Yes, I was raised to respect my elders and greet them with formal names. Yes, I tend to think of myself as perpetually 18 and much more a part of DJ’s generation than, ugh, her parents. But to be honest…I’m probably calling you Mr. or Mrs. because, even if deep down I knew it was Tom, my thought process probably went something like this:
.…there’s an adult I should know…..whose friend is it….it’s one of DJ’s friends….no Stephanie….no DJ…..it’s Kimmy’s Dad….or is it Maggie’s….no it’s Kimmy’s….Kimmy Gibbler….he’s Mr. Gibbler…he’s….he’s…I think he’s Tom Gibb–
“Hellllloooo, Mr. Gibbler!”
Siblings fair no better with me. If I see Kimmy’s little brother and the name doesn’t pop in fast enough, I just call him Mr. Gibbler, too, only I say it with inflection as if I’m saying a cool nickname so as not to give away the fact that I’m clueless.
“Ah, yes. Mista Gibblerrrr.”
It’s enough of a task being able to put the right parent with the right child and siblings. No one notices how much I beam when DJ has multiple friends over to spend the night, and the next morning I am able to correctly identify which child is being picked up just by seeing their parent.

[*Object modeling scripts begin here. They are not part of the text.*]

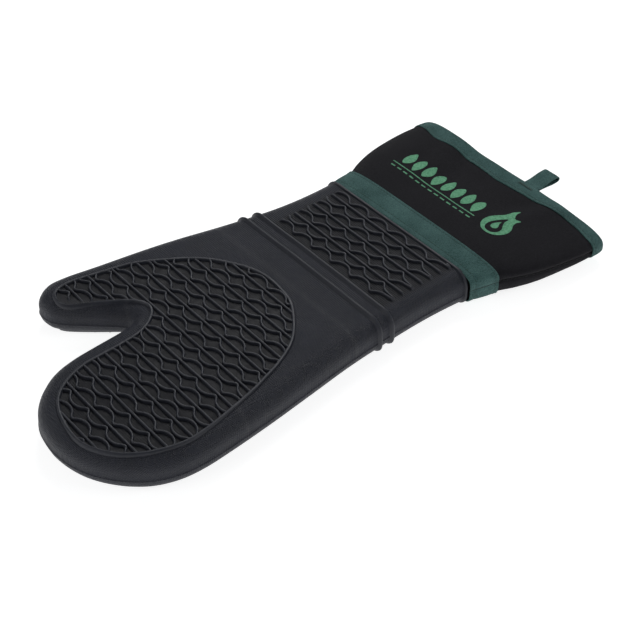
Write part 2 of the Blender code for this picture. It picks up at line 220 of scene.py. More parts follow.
def silicone_look(name, dark, light, grain_depth, rough, specular):
    """Moulded silicone. The plain outer faces have a fine grain in rows, as
    of woven cloth; the ribs and the ground between them are smoother."""
    look = Look(name, rough, specular)
    at = look.place()
    split = look.node("ShaderNodeSeparateXYZ")
    look.link(at, split.inputs[0])
    turns = [look.maths("SINE", look.maths("MULTIPLY", split.outputs[i], 2 * math.pi / pitch))
             for i, pitch in enumerate((0.0013, 0.0012, 0.0012))]
    both = look.maths("ADD", turns[1], turns[2])
    knots = look.maths("MULTIPLY_ADD", turns[0], both, look.noise(at, 900.0, 2.0))
    grain = look.maths("MULTIPLY", knots, 0.5)
    fine = look.noise(at, 2600.0, 3.0, 0.65)
    patch = look.noise(at, 38.0, 5.0, 0.6)
    smear = look.noise(at, 260.0, 4.0, 0.6)
    share = look.maths("MULTIPLY_ADD", smear, 0.55, look.maths("MULTIPLY", patch, 0.6))
    base = look.blend(look.spread(share, 0.35, 0.80), dark, light)
    # Convex crests and edges are blended towards a lighter grey: painted highlight where the rounded
    # ribs catch the light.
    wear_and_crest_sheen = look.node("ShaderNodeNewGeometry").outputs["Pointiness"]
    painted_crest_highlight = look.maths("MULTIPLY", look.spread(wear_and_crest_sheen, 0.52, 0.62), 0.4)
    base = look.blend(painted_crest_highlight, base, srgb(66, 66, 70))
    # The ground between the ribs behind the wrist is painted darker than the shoulders, in a soft
    # rectangle: painted shade between the ribs.
    shade = None
    for i, (a, b) in enumerate(((0.0115, 0.0145), (0.0708, 0.0694), (-0.0600, -0.0555),
                                (0.0505, 0.0465))):
        part = look.spread(split.outputs[i // 2], a, b)
        shade = part if shade is None else look.maths("MULTIPLY", shade, part)
    if name == "silicone_grained":
        # Blending towards srgb(14, 15, 20) there paints the shade.
        base = look.blend(look.maths("MULTIPLY", shade, 0.8), base, srgb(14, 15, 20))
    look.colour(base)
    look.rough(look.spread(smear, 0.3, 0.7, rough - 0.07, rough + 0.07))
    first = look.bump(grain, 0.00013 * grain_depth, 1.0)
    look.bump(fine, 0.00006, 0.5, first)
    return look.mat


def canvas_look(name, dark, light, period=0.62, wear_and_crest_sheen=0.25):
    look = Look(name, 0.92, 0.18, Sheen_Weight=0.03, Sheen_Roughness=0.6)
    weave, a, b, split = look.threads(period, period)
    at = look.place()
    slub = look.noise(at, 900.0, 3.0)
    patch = look.noise(at, 35.0, 5.0, 0.6)
    share = look.maths("ADD", look.maths("MULTIPLY", weave, 0.28), slub)
    share = look.maths("ADD", share, look.maths("MULTIPLY", patch, wear_and_crest_sheen))
    look.colour(look.blend(look.spread(share, 0.35, 1.15), dark, light))
    first = look.bump(weave, 0.00010, 0.8)
    look.bump(slub, 0.00012, 0.5, first)
    return look.mat


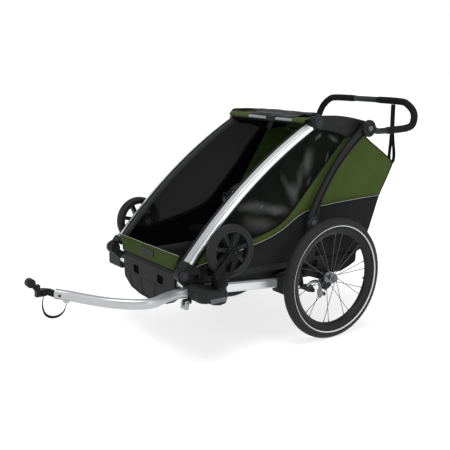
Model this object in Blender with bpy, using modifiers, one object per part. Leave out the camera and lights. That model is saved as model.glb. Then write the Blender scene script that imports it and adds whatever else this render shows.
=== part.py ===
"""A two-seat child bike trailer: folding side frames on two rails, sprung spoked wheels,
an adjustable handlebar, two small front wheels stowed upside down on the front castings,
and a hitch arm at the left that ends in a turning cup for a bicycle's axle.

Everything is drawn in metres about the rear axle: y = 0 and z = AXLE_HEIGHT is the axle,
x = 0 is the centre plane, +X is the trailer's left, -Y is its front and z = 0 the ground.
The whole model then stands BASE_SHIFT further back, so its base is centred on the origin.
"""

import bpy
import bmesh
from math import cos, pi, radians, sin, tau
from mathutils import Matrix, Vector

# Driving dimensions
AXLE_HEIGHT = 0.250
BASE_SHIFT = 0.3333
GAP = 0.0003
WHEEL_RADIUS = 0.250
TYRE_WIDTH = 0.047
HALF_TRACK = 0.345
SMALL_WHEEL_RADIUS = 0.100

# Pivots of the folding side frame, as (y, z)
PILLAR_FOOT = (-0.674, 0.354)
SHOULDER_JOINT = (-0.038, 0.876)
HANDLE_JOINT = (0.208, 0.843)
REAR_JOINT = (-0.072, 0.480)
SWING_PIVOT = (-0.080, 0.283)
AXLE = (0.0, AXLE_HEIGHT)

# The silver front pillar is an arc about this point
PILLAR_CENTRE = (0.900, -0.921)
PILLAR_RADIUS = 2.037
PILLAR_DEPTH = 0.022
PILLAR_INNER = 0.239
PILLAR_OUTER = 0.280

# Planes across the frame, as x
LAP_INNER = 0.2612
LAP_OUTER = 0.2620
SHOULDER_INNER = 0.243
SHOULDER_OUTER = 0.282
REAR_PLANE_INNER = 0.290
REAR_PLANE_OUTER = 0.307
HUB_INNER = 0.3085
HUB_OUTER = 0.3210
PIN_RADIUS = 0.0065
BUTTON_RADIUS = 0.011

# Side rails
RAIL_FRONT = -0.605
RAIL_REAR = -0.190
RAIL_SLOPE = -0.0957
RAIL_INNER = 0.254
RAIL_OUTER = 0.280
RAIL_HALF_HEIGHT = 0.019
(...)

“Kimmy, doesn’t your Dad drive a grey suburban? I think he’s here.”
To be fair, I try to return the favors when it comes to learning names. When I started hanging around the school one of the teachers said, “Well what should I call you, because I only know and hear of you as Uncle Hayes?”
“Well if it’s easiest you can just call me Uncle Hayes.”
And so she does.
Jean
/ April 15, 2011I can relate! We have gained lots of new friends in our lives as a result of “living half in Raleigh” this year. Wonderful people. Thoughtful, caring, you name it but I have never been good at names but since no one knows that, I’m just going to use the excuse of old age. Tough that you can’t hide behind being old, Jessie. It can be a useful tool sometimes. You’ll just have to find another excuse…too young, lame brained (which no one would believe), new in town…been gone for years. You’ll come up with one. You’re smart and creative. I have faith in you. Just flash those blue eyes and give them a smile and you’ll be ok.
Uncle Jesse
/ April 15, 2011Calling people Mr. and Mrs. WAS my solution. You mean I gotta come up with something better?
Harold
/ April 15, 2011My wife doesn’t use names! I am you,yew,yu,or U. Some times I won’t respond. She says I am talking to you. I say I know but I am Harold you were talking to you not me. 😉 She asks for someone to do something, anybody can but nobody does because everyone knows someone will. Exactly who we don’t know! 🙂
Keep trying for the names Jesse, and you will get them. Sure makes communication easier and more exact!
Uncle Jesse
/ April 15, 2011well if she ever calls you “ewe” you can just say you thought she was talking to the passing sheep!
Harold
/ April 16, 2011A quick way to get into sheep dip!
Aunt Susan
/ April 15, 2011It’s a family thing Jesse, I remember your Dad calling your sister’s names, your name, your mom, his mom, his mother-in-law before he would get mine.
after the three of you I would guess it was me and answer him.
It’s tough, I now go through all my students names at times, but they know who I want.
accidentalstepmom
/ April 17, 2011I have similar difficulties. To add to them, I’m not a native Jersey speaker and the accent can be a bit troublesome at times. . .”Taylor” gets pronounced “Tara” (yeah, I don’t get it either). . .
King
/ April 19, 2011Hmmm. “Uncle Hayes” it is!
So, you’re saying, “Hola mi amor!” doesn’t work?
I GET your specific problem — diving into a big unfamiliar pool, and trying to stuff as many new names into the pockets of your brain as you can. This ain’t your father’s brain. Yours isn’t a problem born of familiarity, confusion, and forgetting. Nope. Yours is a problem of unfamiliarity and excess. I DO like your intent and as you know from the kids and students: people who you’ve met a few times do truly appreciate it when you know their names. But you’re priorities are spot on: stick to getting the kids’ names down. Parents can stay “Mr.” & “Mrs.” We KNOW you’ll strangely recall the ones you’ll WANT to remember 😉 (this is G-rated, right?)
Better, far better than those parents who refer to their children as “Little Man.” WTF? NO CHILD should be called, “Little Man.” But that’s another blog.